October 3, 2011

My Name Is Earl: Season 4


When I was in fifth or sixth grade, there were ads for a Nickelodeon show called 100 Deeds for Eddie McDowd. The concept was that a school bully had been turned into a dog - by God? Karma? - and that he'd resume his human form if he could do one hundred good deeds. Even back then, I was jaded enough to know that the show likely wouldn't last a hundred episodes, and that there'd be no "happy ending" so to speak. (I was right. A quick Wikipedia check reveals that there were indeed only forty episodes and that the series was canceled while Eddie McDowd was still a dog with sixty-odd good deeds left. Anyway, I couldn't help but think about that show as I dove into the fourth and final season of Earl, a show with a strikingly similar concept - Earl has a list of wrongs he needs to right - but no definitive endgame. Sure enough, when the fourth season drew to a close, Earl was nowhere close to finishing off his list. Clearly, the showrunners thought there'd be an order for a fifth season, as the series finale ends with a pretty gigantic cliffhanger.
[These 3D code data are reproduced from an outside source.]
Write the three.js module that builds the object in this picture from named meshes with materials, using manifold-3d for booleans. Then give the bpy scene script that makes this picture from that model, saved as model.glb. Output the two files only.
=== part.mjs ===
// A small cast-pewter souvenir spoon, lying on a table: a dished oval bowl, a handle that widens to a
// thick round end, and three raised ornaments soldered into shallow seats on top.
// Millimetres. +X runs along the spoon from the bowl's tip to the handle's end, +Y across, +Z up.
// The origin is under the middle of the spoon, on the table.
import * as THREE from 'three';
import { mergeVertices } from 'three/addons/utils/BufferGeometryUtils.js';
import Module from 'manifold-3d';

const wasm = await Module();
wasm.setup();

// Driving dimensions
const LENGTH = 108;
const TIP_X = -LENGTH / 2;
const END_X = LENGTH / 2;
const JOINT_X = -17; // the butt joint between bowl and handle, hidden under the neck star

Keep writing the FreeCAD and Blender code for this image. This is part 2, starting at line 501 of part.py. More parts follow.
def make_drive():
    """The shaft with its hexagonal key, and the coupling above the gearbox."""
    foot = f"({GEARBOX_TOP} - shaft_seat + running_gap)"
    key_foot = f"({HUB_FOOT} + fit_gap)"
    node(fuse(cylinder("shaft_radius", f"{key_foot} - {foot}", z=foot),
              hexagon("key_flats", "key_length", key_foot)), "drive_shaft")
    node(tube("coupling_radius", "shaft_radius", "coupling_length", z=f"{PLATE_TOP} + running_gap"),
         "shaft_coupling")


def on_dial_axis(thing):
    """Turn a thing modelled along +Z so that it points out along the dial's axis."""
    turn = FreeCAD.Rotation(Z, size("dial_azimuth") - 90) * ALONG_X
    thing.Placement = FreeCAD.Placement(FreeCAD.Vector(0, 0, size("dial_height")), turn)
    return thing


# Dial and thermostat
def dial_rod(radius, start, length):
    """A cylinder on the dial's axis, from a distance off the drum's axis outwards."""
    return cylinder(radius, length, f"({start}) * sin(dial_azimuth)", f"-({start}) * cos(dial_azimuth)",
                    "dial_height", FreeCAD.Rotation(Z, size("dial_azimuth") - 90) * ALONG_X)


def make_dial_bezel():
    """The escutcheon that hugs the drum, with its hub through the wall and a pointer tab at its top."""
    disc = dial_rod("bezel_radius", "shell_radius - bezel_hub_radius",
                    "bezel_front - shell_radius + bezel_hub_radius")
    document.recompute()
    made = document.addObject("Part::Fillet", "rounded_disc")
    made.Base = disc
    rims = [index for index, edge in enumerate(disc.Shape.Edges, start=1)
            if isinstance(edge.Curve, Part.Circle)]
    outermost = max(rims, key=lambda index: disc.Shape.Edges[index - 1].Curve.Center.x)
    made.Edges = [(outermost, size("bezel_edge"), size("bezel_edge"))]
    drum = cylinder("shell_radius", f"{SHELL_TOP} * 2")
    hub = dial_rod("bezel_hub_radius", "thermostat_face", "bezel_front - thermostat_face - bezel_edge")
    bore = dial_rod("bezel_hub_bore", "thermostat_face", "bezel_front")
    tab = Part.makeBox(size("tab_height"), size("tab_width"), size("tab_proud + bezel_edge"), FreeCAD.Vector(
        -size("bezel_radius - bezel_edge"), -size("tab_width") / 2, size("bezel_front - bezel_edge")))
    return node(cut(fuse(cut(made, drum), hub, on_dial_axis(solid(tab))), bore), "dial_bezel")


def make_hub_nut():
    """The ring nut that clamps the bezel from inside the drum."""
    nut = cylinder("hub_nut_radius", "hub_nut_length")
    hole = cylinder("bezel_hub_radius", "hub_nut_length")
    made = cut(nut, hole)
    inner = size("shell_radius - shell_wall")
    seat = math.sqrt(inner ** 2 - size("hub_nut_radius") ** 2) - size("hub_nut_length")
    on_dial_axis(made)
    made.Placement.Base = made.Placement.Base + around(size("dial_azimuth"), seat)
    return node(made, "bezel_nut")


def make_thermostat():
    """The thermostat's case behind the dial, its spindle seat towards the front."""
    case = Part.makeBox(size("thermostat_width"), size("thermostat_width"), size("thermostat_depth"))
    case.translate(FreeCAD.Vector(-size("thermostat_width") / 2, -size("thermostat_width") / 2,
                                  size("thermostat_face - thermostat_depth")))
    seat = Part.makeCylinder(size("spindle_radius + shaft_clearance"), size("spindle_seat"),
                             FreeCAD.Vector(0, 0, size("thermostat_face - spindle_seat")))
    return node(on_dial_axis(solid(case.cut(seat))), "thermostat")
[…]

Don't you hate that? I'm not even sure why Earl was canceled. Though ratings had slipped from season to season, even Season 4 was pulling in 6.6 million viewers. For comparison's sake, the current show airing in the 8:00pm time slot on NBC's Thursday night line up, Community, gets about 4.5 million viewers a week. (Not that I'm complaining about the birth and continued existence of Community!) Of course, TV renewal and cancelation decisions are a strange thing, and whether or not Earl deserved to be canceled after 96 episodes, it was. As far as the fourth season is concerned, I think it was a huge improvement over the experimental and quirky third season. The writers took a back-to-basics approach and just allowed Earl to continue working on his list to set up humorous episode-long arcs while the other characters functioned as broad but lovable stereotypes of the lower-middle class. After Season 3, I was glad I was almost done with Earl. But after Season 4, I kind of wish there were just a few more episodes that could neatly tie a bow on the ending and give the people of fictional Camden County some kind of closure. But, hey. Far better shows have ended far more prematurely. (Speaking of which, have you guys heard that Arrested Development is coming back next fall for ten episodes?)